§ **Written problem**:
Lines containing "filled" are to be counted. Give the number and nothing more.

- - - - -

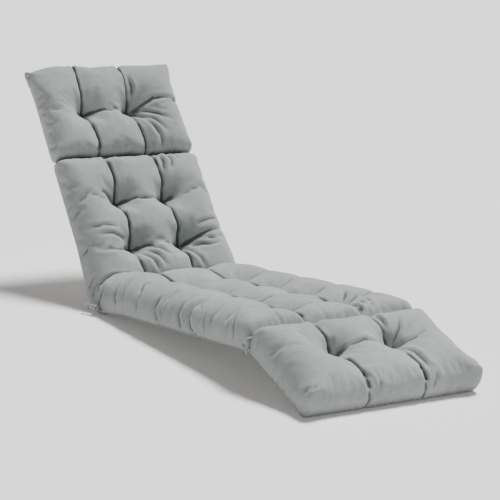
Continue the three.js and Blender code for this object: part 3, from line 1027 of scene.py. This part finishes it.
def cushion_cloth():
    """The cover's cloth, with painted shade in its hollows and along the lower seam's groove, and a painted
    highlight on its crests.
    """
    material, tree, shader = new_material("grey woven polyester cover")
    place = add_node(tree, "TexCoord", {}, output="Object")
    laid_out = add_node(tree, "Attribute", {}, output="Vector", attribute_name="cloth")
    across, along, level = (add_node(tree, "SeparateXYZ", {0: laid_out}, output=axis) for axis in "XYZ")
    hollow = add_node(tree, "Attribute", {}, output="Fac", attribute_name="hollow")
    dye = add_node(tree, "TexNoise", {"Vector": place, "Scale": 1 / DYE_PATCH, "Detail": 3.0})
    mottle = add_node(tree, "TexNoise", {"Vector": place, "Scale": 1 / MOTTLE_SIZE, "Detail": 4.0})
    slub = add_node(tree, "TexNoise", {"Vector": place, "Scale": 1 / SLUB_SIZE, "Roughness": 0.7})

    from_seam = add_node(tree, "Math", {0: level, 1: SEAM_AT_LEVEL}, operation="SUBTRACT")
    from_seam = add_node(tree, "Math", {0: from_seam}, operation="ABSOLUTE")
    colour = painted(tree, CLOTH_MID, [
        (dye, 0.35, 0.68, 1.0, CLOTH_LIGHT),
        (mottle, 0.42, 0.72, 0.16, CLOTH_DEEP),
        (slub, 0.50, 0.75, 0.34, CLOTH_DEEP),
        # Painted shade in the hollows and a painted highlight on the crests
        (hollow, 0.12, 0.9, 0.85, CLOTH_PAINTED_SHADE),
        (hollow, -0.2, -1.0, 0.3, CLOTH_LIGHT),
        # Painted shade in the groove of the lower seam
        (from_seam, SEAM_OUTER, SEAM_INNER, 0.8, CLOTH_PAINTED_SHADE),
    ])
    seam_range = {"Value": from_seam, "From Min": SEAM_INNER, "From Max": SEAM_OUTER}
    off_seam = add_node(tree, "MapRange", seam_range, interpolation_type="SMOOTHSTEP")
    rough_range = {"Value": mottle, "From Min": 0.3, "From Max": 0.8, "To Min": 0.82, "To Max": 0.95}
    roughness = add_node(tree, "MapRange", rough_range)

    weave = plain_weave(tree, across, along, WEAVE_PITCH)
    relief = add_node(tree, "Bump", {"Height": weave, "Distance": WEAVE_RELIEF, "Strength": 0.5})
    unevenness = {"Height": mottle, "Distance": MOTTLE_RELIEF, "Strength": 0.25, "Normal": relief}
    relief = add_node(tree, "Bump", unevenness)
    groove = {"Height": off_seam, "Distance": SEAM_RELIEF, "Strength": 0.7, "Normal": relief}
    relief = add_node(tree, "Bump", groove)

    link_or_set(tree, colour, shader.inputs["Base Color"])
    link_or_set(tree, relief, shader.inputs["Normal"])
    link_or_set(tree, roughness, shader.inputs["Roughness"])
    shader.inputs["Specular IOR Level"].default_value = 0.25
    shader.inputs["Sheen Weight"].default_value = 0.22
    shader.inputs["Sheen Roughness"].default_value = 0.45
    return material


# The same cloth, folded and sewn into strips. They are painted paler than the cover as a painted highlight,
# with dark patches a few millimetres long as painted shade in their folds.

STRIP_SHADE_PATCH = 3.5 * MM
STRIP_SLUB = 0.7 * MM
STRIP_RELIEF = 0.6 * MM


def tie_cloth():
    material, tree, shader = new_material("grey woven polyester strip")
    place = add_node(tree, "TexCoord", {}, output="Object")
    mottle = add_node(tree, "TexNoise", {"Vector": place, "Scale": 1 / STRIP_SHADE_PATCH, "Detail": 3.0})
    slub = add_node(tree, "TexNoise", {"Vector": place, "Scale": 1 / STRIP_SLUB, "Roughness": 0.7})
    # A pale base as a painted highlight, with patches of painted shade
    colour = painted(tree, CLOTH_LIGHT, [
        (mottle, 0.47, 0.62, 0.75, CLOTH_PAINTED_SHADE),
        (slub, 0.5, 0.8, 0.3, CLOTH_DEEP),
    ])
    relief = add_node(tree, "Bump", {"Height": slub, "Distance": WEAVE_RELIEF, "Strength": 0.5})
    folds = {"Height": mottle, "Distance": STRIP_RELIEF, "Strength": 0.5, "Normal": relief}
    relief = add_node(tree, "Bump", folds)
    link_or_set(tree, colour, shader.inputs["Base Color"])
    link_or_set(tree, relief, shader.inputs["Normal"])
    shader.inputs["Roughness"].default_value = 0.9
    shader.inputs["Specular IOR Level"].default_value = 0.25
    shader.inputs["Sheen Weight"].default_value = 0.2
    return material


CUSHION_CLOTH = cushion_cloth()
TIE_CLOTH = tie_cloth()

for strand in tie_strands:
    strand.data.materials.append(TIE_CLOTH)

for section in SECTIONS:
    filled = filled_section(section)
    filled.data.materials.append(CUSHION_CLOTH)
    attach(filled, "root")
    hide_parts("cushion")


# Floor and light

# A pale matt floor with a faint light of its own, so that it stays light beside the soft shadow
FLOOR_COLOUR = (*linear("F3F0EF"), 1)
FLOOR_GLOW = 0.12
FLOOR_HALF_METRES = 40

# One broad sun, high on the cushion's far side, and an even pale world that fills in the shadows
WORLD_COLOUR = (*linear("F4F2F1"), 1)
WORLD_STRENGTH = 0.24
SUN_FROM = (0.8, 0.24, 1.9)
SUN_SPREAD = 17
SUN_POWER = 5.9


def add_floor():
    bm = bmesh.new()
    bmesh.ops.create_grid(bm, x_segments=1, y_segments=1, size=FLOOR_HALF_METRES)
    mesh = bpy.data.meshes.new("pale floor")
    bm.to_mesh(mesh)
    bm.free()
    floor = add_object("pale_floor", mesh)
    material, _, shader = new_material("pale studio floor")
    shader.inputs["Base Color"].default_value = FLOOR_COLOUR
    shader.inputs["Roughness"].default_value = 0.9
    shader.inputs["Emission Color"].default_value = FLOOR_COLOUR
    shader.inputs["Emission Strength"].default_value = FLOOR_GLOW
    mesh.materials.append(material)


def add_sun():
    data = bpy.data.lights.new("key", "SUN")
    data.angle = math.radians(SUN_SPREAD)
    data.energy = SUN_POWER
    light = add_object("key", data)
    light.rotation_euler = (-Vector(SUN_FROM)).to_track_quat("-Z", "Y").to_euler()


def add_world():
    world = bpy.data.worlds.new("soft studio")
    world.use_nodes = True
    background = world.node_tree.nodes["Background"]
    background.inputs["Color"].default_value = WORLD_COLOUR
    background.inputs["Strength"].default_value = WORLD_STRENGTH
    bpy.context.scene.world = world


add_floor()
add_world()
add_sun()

- - - - -

§ **Correct output**:
3